Oxide-Encapsulated Silver Electrocatalysts for Selective and Stable Syngas Production from Reactive Carbon Capture Solutions.

Electrolysis of bicarbonate-containing CO 2 capture solutions is a promising approach towards achieving low-cost carbon-neutral chemicals production. However, the parasitic bicarbonate-mediated hydrogen evolution reaction (HER) and electrode instability in the presence of trace impurities remain major obstacles to overcome. This work demonstrates that the combined use of titanium dioxide (TiO 2 ) overlayers with the chelating agent ethylene diamine tetra-acetic acid (EDTA) significantly enhances the selectivity and stability of Ag-based electrocatalysts for bicarbonate electrolysis. The amorphous TiO 2 overlayers suppress the HER by over 50 % at potentials more negative than -0.7 V vs. RHE, increasing the CO faradaic efficiency (FE) by 33 % (relative).
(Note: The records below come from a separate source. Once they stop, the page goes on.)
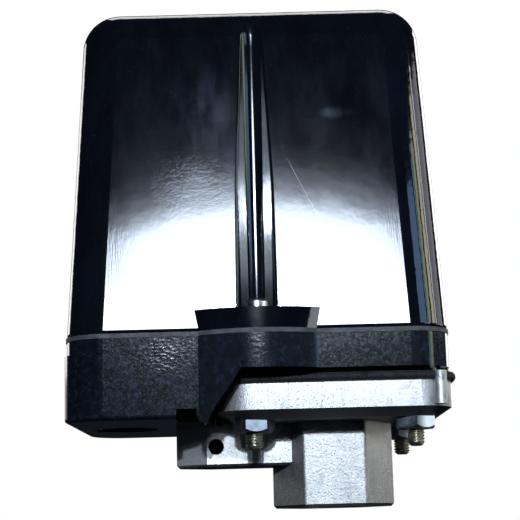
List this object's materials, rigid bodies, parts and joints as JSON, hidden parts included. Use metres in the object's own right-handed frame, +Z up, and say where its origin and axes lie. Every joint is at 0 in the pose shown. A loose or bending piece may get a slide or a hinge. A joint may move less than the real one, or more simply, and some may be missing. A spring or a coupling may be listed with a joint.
{
  "type": "pressure switch",
  "caption": "Air-compressor pressure switch: tall cover on a base housing, clamped to a cast flange with a hexagon pressure port and an unloading-valve arm.",
  "frame": {"origin": "centre of the pressure port's mouth, in the bottom face of the hexagon boss", "axes": "+Z up along the port, through the switch; +X towards the right of the pictured front, away from the cable entry; +Y to the rear"},
  "size_m": [0.1062, 0.0828, 0.1452],
  "materials": {
    "cast_aluminium": "rough sand-cast, lightly tumbled",
    "rubber": "matt black rubber sheet",
    "seal_rubber": "grey soft rubber cord",
    "zinc_steel": "blue-white zinc plating",
    "zinc_nut": "blue-white zinc plating",
    "zinc_thread": "yellowish zinc plating on a rolled thread",
    "screw_steel": "bright turned steel",
    "spring_steel": "drawn spring wire",
    "frame_steel": "zinc-plated sheet, folded",
    "brass": "stamped and turned",
    "silver": "silver alloy contact rivets",
    "base_plastic": "coarse moulded grain, black",
    "cover_plastic": "semi-gloss black with a fine grain",
    "knob_plastic": "satin black",
    "inner_plastic": "natural glass-filled nylon",
    "contact_plastic": "dark brown thermoset"
  },
  "bodies": {
    "body": {"pressure_flange": "cast_aluminium", "diaphragm": "rubber", "flange_bolts": "zinc_thread", "flange_washers": "zinc_steel", "flange_nuts": "zinc_nut", "valve_bush": "brass", "valve_spring": "spring_steel", "base_housing": "base_plastic", "cover_seal": "seal_rubber", "side_plates": "frame_steel", "frame_yoke": "frame_steel", "rod_guide": "frame_steel", "lever_pin": "screw_steel", "lever_clips": "spring_steel", "range_spring": "spring_steel", "differential_spring": "spring_steel", "rod_spring": "spring_steel", "contact_block": "contact_plastic", "block_screws": "screw_steel", "fixed_contacts": "brass", "fixed_tips": "silver", "terminal_clamps": "zinc_steel", "terminal_screws": "zinc_steel", "carrier_spring": "spring_steel", "earth_clamp": "zinc_steel", "earth_screw": "brass"},
    "cover": {"cover": "cover_plastic", "cover_screws": "screw_steel"},
    "knob": {"knob": "knob_plastic", "knob_clip": "spring_steel"},
    "release_shaft": {"release_shaft": "inner_plastic", "release_clip": "spring_steel"},
    "push_rod": {"push_rod": "inner_plastic"},
    "piston": {"piston": "zinc_steel"},
    "lever": {"main_lever": "frame_steel"},
    "spring_cup": {"spring_cup": "zinc_steel"},
    "carrier": {"contact_carrier": "inner_plastic", "contact_springs": "spring_steel"},
    "bridges": {"contact_bridges": "brass", "bridge_tips": "silver"},
    "unloader": {"valve_pin": "zinc_steel", "valve_plunger": "brass"},
    "range_screw": {"range_screw": "zinc_steel"},
    "range_plate": {"range_plate": "zinc_steel"},
    "differential_screw": {"differential_screw": "zinc_steel"},
    "differential_plate": {"differential_plate": "zinc_steel"}
  },
  "joints": [
    {"name": "cover_lift", "type": "slide", "parent": "body", "child": "cover", "axis": [0, 0, 1], "range_m": [0, 0.1]},
    {"name": "knob_turn", "type": "hinge", "parent": "cover", "child": "knob", "pos_m": [-0.028, 0, 0.13], "axis": [0, 0, 1], "range_deg": [0, 90]},
    {"name": "release_turn", "type": "hinge", "parent": "body", "child": "release_shaft", "pos_m": [-0.028, 0, 0.11], "axis": [0, 0, 1], "range_deg": [0, 90]},
    {"name": "rod_push", "type": "slide", "parent": "body", "child": "push_rod", "axis": [0, 0, -1], "range_m": [0, 0.00192], "deforming": ["rod_spring"]},
    {"name": "piston_travel", "type": "slide", "parent": "body", "child": "piston", "axis": [0, 0, 1], "range_m": [0, 0.001], "stiffness_N_per_m": 2000, "springref_m": -0.001, "deforming": ["range_spring", "differential_spring", "carrier_spring", "valve_spring", "contact_springs"]},
    {"name": "lever_rock", "type": "hinge", "parent": "body", "child": "lever", "pos_m": [-0.014, 0, 0.047], "axis": [0, -1, 0], "range_deg": [0, 4.14]},
    {"name": "cup_rise", "type": "slide", "parent": "body", "child": "spring_cup", "axis": [0, 0, 1], "range_m": [0, 0.00101]},
    {"name": "carrier_press", "type": "slide", "parent": "body", "child": "carrier", "axis": [0, 0, -1], "range_m": [0, 0.00209]},
    {"name": "bridge_relief", "type": "slide", "parent": "carrier", "child": "bridges", "axis": [0, 0, 1], "range_m": [0, 0.00061], "deforming": ["contact_springs"]},
    {"name": "unloader_press", "type": "slide", "parent": "body", "child": "unloader", "axis": [0, 0, -1], "range_m": [0, 0.00173]},
    {"name": "range_screw_turn", "type": "hinge", "parent": "body", "child": "range_screw", "pos_m": [0, 0, 0.1], "axis": [0, 0, 1], "range_deg": [-1090, 2170]},
    {"name": "range_plate_shift", "type": "slide", "parent": "body", "child": "range_plate", "axis": [0, 0, 1], "range_m": [-0.0075, 0.00375], "deforming": ["range_spring"]},
    {"name": "differential_screw_turn", "type": "hinge", "parent": "body", "child": "differential_screw", "pos_m": [0.019, 0, 0.1], "axis": [0, 0, 1], "range_deg": [-1090, 1450]},
    {"name": "differential_plate_shift", "type": "slide", "parent": "body", "child": "differential_plate", "axis": [0, 0, 1], "range_m": [-0.0032, 0.0024], "deforming": ["differential_spring"]}
  ],
  "couplings": [
    {"joint": "release_turn", "follows": "knob_turn", "ratio": 1},
    {"joint": "rod_push", "follows": "knob_turn", "m_per_rad": 0.0012096},
    {"joint": "lever_rock", "follows": "piston_travel", "rad_per_m": 71.429},
    {"joint": "cup_rise", "follows": "piston_travel", "ratio": 1},
    {"joint": "carrier_press", "follows": "piston_travel", "ratio": 2.0714},
    {"joint": "bridge_relief", "follows": "piston_travel", "ratio": 0.6},
    {"joint": "unloader_press", "follows": "piston_travel", "ratio": 1.7143},
    {"joint": "range_screw_turn", "follows": "range_plate_shift", "rad_per_m": -5026.5},
    {"joint": "differential_screw_turn", "follows": "differential_plate_shift", "rad_per_m": -7854}
  ]
}
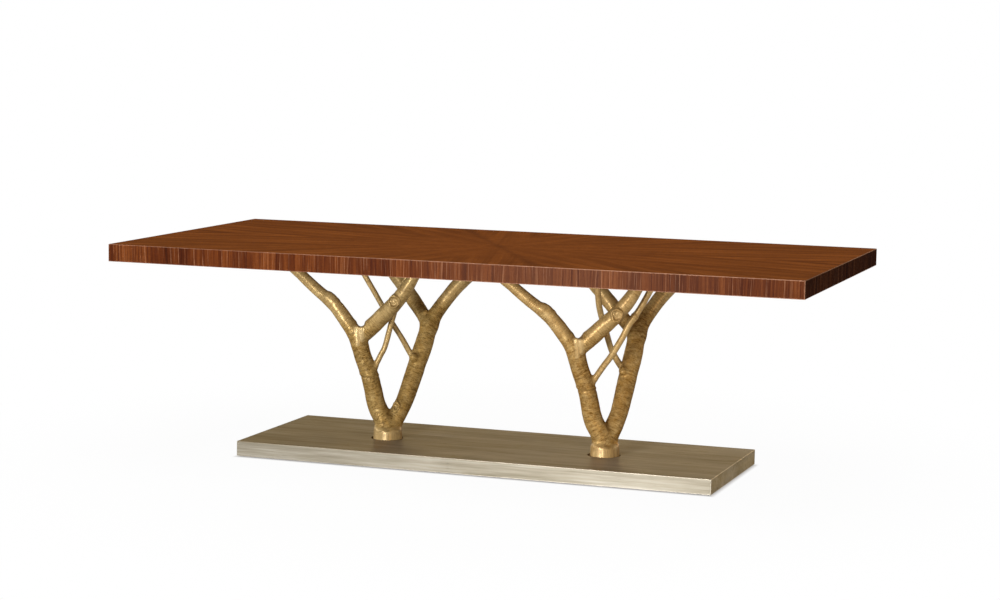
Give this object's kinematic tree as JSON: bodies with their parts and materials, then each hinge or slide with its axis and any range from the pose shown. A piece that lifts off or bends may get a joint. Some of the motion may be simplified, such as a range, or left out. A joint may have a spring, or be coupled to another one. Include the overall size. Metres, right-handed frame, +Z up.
{
  "type": "pedestal dining table",
  "caption": "Long rectangular dining table: slab top with sunburst veneer on gilded branch-shaped cast pedestals that rise from a low brushed-metal plinth.",
  "frame": {"origin": "on the floor under the centre of the top", "axes": "+X along the length of the table, +Y to its back, +Z up"},
  "size_m": [2.438, 1.168, 0.762],
  "materials": {
    "sunburst_veneer": "satin lacquered, grain running out from the centre in twelve matched leaves",
    "crossband_veneer": "satin lacquered, grain upright",
    "backing_veneer": "sealed, plain",
    "panel_board": "raw board",
    "core_timber": "planed softwood",
    "gold_leaf": "cast with a bark texture and gilded, softly burnished",
    "gilded_steel": "gilded to match the casting",
    "brushed_champagne_metal": "brushed lengthwise and tinted, satin",
    "black_steel": "matt black paint",
    "zinc_steel": "bright zinc plate",
    "insert_brass": "turned",
    "glide_nylon": "matt"
  },
  "bodies": {
    "root": {"bottom_panel_screws": "zinc_steel", "foot_nuts": "zinc_steel", "foot_tie_rods": "zinc_steel", "foot_washers": "zinc_steel", "glide_screws": "zinc_steel", "left_ballast_plate": "black_steel", "left_collar": "gold_leaf", "left_fixing_pads": "gilded_steel", "left_front_stem": "gold_leaf", "left_front_twig": "gold_leaf", "left_knotted_branch": "gold_leaf", "left_outer_branch": "gold_leaf", "left_rear_left_branch": "gold_leaf", "left_rear_right_branch": "gold_leaf", "left_rear_stem": "gold_leaf", "left_rear_twig": "gold_leaf", "pad_screws": "zinc_steel", "plinth_bottom_panel": "panel_board", "plinth_cover": "brushed_champagne_metal", "plinth_cross_rails": "core_timber", "plinth_deck_panel": "panel_board", "plinth_glides": "glide_nylon", "plinth_long_rails": "core_timber", "right_ballast_plate": "black_steel", "right_collar": "gold_leaf", "right_fixing_pads": "gilded_steel", "right_front_stem": "gold_leaf", "right_front_twig": "gold_leaf", "right_knotted_branch": "gold_leaf", "right_outer_branch": "gold_leaf", "right_rear_left_branch": "gold_leaf", "right_rear_right_branch": "gold_leaf", "right_rear_stem": "gold_leaf", "right_rear_twig": "gold_leaf", "threaded_inserts": "insert_brass", "top_backing_veneer": "backing_veneer", "top_cross_ribs": "core_timber", "top_edge_band_back": "crossband_veneer", "top_edge_band_front": "crossband_veneer", "top_edge_band_left": "crossband_veneer", "top_edge_band_right": "crossband_veneer", "top_long_ribs": "core_timber", "top_lower_panel": "panel_board", "top_rail_back": "core_timber", "top_rail_front": "core_timber", "top_rail_left": "core_timber", "top_rail_right": "core_timber", "top_upper_panel": "panel_board", "top_veneer_leaf_01": "sunburst_veneer", "top_veneer_leaf_02": "sunburst_veneer", "top_veneer_leaf_03": "sunburst_veneer", "top_veneer_leaf_04": "sunburst_veneer", "top_veneer_leaf_05": "sunburst_veneer", "top_veneer_leaf_06": "sunburst_veneer", "top_veneer_leaf_07": "sunburst_veneer", "top_veneer_leaf_08": "sunburst_veneer", "top_veneer_leaf_09": "sunburst_veneer", "top_veneer_leaf_10": "sunburst_veneer", "top_veneer_leaf_11": "sunburst_veneer", "top_veneer_leaf_12": "sunburst_veneer"}
  },
  "joints": []
}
In situ surface-enhanced Raman spectroscopy (SERS) measurements reveal the absence of near-surface bicarbonate species and an abundance of CO 2 reduction intermediates at the Ag|TiO 2 buried interface, suggesting that the overlayers suppress HER by blocking bicarbonate ions from reaching the buried active sites. In accelerated degradation tests with 5 ppm of Fe(III) impurity, the addition of EDTA allows stable CO production with >47 % FE, while the electrodes rapidly deactivate in the absence of EDTA. This work highlights the use of TiO 2 overlayers for enhancing the CO : H 2 ratio while simultaneously protecting electrocatalysts from impurities likely to be present in "open" carbon capture systems.